Reproduce the entire listing word for word.

> **INFORMATION SHOWN**:
----------------------------------------
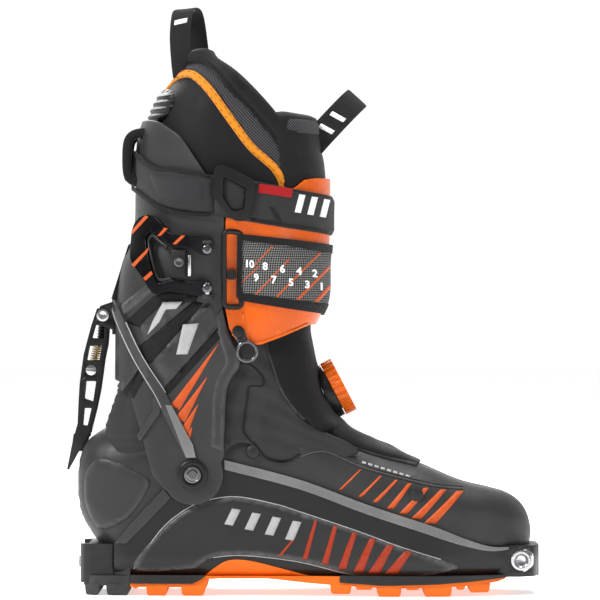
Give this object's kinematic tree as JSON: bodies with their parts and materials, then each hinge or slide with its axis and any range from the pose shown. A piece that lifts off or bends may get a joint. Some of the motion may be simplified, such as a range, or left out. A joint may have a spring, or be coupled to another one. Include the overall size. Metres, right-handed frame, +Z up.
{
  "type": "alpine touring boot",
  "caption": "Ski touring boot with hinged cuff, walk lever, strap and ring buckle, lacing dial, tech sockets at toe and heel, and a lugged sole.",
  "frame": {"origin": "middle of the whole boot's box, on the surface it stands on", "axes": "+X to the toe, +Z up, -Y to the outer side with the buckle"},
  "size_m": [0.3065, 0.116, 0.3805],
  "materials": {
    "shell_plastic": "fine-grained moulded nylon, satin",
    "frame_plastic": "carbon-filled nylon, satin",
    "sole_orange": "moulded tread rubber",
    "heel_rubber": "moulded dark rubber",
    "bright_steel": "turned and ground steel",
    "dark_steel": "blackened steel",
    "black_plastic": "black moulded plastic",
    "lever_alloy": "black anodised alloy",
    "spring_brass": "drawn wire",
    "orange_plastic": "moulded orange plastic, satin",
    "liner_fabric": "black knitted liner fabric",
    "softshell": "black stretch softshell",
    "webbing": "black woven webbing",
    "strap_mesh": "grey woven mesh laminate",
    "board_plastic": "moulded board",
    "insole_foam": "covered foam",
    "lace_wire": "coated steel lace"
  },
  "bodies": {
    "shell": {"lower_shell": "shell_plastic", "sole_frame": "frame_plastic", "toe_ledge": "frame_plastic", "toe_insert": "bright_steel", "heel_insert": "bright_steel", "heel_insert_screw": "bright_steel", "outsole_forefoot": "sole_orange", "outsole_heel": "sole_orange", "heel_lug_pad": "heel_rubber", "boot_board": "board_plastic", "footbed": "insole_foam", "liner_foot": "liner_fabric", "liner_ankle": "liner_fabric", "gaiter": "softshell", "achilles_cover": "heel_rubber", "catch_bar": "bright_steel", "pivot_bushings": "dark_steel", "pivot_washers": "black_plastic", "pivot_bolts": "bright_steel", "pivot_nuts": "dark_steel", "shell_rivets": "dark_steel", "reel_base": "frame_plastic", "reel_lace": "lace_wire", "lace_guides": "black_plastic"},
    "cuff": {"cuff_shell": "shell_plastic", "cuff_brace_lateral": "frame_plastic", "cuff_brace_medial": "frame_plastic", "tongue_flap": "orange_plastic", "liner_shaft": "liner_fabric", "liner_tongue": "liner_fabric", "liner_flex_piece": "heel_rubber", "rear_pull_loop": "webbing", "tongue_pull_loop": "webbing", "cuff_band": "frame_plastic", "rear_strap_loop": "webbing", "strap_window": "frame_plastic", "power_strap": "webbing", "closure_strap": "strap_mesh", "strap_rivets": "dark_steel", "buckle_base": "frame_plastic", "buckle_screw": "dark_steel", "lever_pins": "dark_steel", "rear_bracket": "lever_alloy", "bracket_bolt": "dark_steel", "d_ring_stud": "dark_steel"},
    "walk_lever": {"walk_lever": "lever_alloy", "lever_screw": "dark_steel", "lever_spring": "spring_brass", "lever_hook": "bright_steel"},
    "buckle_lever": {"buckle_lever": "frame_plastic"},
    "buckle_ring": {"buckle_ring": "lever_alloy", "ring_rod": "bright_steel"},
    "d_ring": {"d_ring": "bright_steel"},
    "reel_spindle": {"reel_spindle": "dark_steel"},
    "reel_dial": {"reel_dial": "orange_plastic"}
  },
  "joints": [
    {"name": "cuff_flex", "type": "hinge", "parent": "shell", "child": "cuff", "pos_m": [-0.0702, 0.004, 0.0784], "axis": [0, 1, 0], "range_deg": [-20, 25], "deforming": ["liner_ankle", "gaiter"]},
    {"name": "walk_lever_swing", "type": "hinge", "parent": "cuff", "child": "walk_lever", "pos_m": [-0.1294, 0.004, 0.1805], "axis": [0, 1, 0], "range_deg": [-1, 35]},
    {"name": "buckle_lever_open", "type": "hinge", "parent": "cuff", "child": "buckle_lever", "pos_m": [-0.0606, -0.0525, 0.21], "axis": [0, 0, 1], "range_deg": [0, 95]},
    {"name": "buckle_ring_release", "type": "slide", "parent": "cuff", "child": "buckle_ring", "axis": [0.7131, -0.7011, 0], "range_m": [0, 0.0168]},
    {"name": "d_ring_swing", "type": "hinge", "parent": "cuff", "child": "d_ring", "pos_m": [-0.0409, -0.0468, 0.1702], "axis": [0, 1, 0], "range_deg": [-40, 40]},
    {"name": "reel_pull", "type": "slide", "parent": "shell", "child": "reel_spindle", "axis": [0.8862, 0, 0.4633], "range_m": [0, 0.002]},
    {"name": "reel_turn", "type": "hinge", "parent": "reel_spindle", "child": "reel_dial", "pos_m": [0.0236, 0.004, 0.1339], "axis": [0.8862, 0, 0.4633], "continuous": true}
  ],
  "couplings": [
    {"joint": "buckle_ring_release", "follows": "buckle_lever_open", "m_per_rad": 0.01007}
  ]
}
----------------------------------------
> **THE ANSWER**:
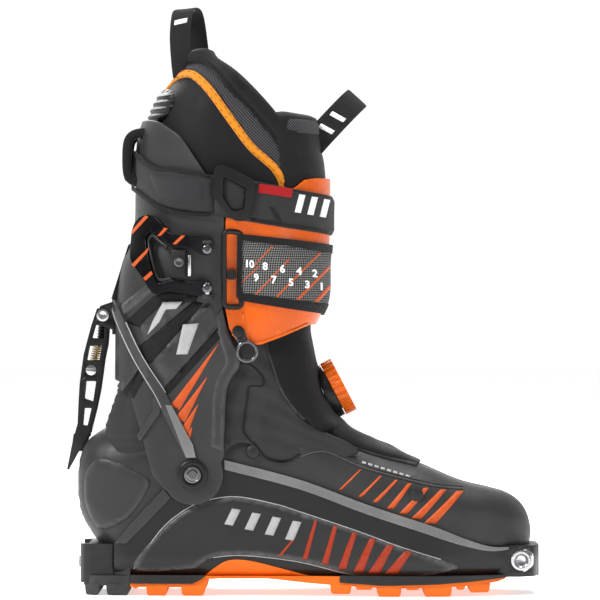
Give this object's kinematic tree as JSON: bodies with their parts and materials, then each hinge or slide with its axis and any range from the pose shown. A piece that lifts off or bends may get a joint. Some of the motion may be simplified, such as a range, or left out. A joint may have a spring, or be coupled to another one. Include the overall size. Metres, right-handed frame, +Z up.
{
  "type": "alpine touring boot",
  "caption": "Ski touring boot with hinged cuff, walk lever, strap and ring buckle, lacing dial, tech sockets at toe and heel, and a lugged sole.",
  "frame": {"origin": "middle of the whole boot's box, on the surface it stands on", "axes": "+X to the toe, +Z up, -Y to the outer side with the buckle"},
  "size_m": [0.3065, 0.116, 0.3805],
  "materials": {
    "shell_plastic": "fine-grained moulded nylon, satin",
    "frame_plastic": "carbon-filled nylon, satin",
    "sole_orange": "moulded tread rubber",
    "heel_rubber": "moulded dark rubber",
    "bright_steel": "turned and ground steel",
    "dark_steel": "blackened steel",
    "black_plastic": "black moulded plastic",
    "lever_alloy": "black anodised alloy",
    "spring_brass": "drawn wire",
    "orange_plastic": "moulded orange plastic, satin",
    "liner_fabric": "black knitted liner fabric",
    "softshell": "black stretch softshell",
    "webbing": "black woven webbing",
    "strap_mesh": "grey woven mesh laminate",
    "board_plastic": "moulded board",
    "insole_foam": "covered foam",
    "lace_wire": "coated steel lace"
  },
  "bodies": {
    "shell": {"lower_shell": "shell_plastic", "sole_frame": "frame_plastic", "toe_ledge": "frame_plastic", "toe_insert": "bright_steel", "heel_insert": "bright_steel", "heel_insert_screw": "bright_steel", "outsole_forefoot": "sole_orange", "outsole_heel": "sole_orange", "heel_lug_pad": "heel_rubber", "boot_board": "board_plastic", "footbed": "insole_foam", "liner_foot": "liner_fabric", "liner_ankle": "liner_fabric", "gaiter": "softshell", "achilles_cover": "heel_rubber", "catch_bar": "bright_steel", "pivot_bushings": "dark_steel", "pivot_washers": "black_plastic", "pivot_bolts": "bright_steel", "pivot_nuts": "dark_steel", "shell_rivets": "dark_steel", "reel_base": "frame_plastic", "reel_lace": "lace_wire", "lace_guides": "black_plastic"},
    "cuff": {"cuff_shell": "shell_plastic", "cuff_brace_lateral": "frame_plastic", "cuff_brace_medial": "frame_plastic", "tongue_flap": "orange_plastic", "liner_shaft": "liner_fabric", "liner_tongue": "liner_fabric", "liner_flex_piece": "heel_rubber", "rear_pull_loop": "webbing", "tongue_pull_loop": "webbing", "cuff_band": "frame_plastic", "rear_strap_loop": "webbing", "strap_window": "frame_plastic", "power_strap": "webbing", "closure_strap": "strap_mesh", "strap_rivets": "dark_steel", "buckle_base": "frame_plastic", "buckle_screw": "dark_steel", "lever_pins": "dark_steel", "rear_bracket": "lever_alloy", "bracket_bolt": "dark_steel", "d_ring_stud": "dark_steel"},
    "walk_lever": {"walk_lever": "lever_alloy", "lever_screw": "dark_steel", "lever_spring": "spring_brass", "lever_hook": "bright_steel"},
    "buckle_lever": {"buckle_lever": "frame_plastic"},
    "buckle_ring": {"buckle_ring": "lever_alloy", "ring_rod": "bright_steel"},
    "d_ring": {"d_ring": "bright_steel"},
    "reel_spindle": {"reel_spindle": "dark_steel"},
    "reel_dial": {"reel_dial": "orange_plastic"}
  },
  "joints": [
    {"name": "cuff_flex", "type": "hinge", "parent": "shell", "child": "cuff", "pos_m": [-0.0702, 0.004, 0.0784], "axis": [0, 1, 0], "range_deg": [-20, 25], "deforming": ["liner_ankle", "gaiter"]},
    {"name": "walk_lever_swing", "type": "hinge", "parent": "cuff", "child": "walk_lever", "pos_m": [-0.1294, 0.004, 0.1805], "axis": [0, 1, 0], "range_deg": [-1, 35]},
    {"name": "buckle_lever_open", "type": "hinge", "parent": "cuff", "child": "buckle_lever", "pos_m": [-0.0606, -0.0525, 0.21], "axis": [0, 0, 1], "range_deg": [0, 95]},
    {"name": "buckle_ring_release", "type": "slide", "parent": "cuff", "child": "buckle_ring", "axis": [0.7131, -0.7011, 0], "range_m": [0, 0.0168]},
    {"name": "d_ring_swing", "type": "hinge", "parent": "cuff", "child": "d_ring", "pos_m": [-0.0409, -0.0468, 0.1702], "axis": [0, 1, 0], "range_deg": [-40, 40]},
    {"name": "reel_pull", "type": "slide", "parent": "shell", "child": "reel_spindle", "axis": [0.8862, 0, 0.4633], "range_m": [0, 0.002]},
    {"name": "reel_turn", "type": "hinge", "parent": "reel_spindle", "child": "reel_dial", "pos_m": [0.0236, 0.004, 0.1339], "axis": [0.8862, 0, 0.4633], "continuous": true}
  ],
  "couplings": [
    {"joint": "buckle_ring_release", "follows": "buckle_lever_open", "m_per_rad": 0.01007}
  ]
}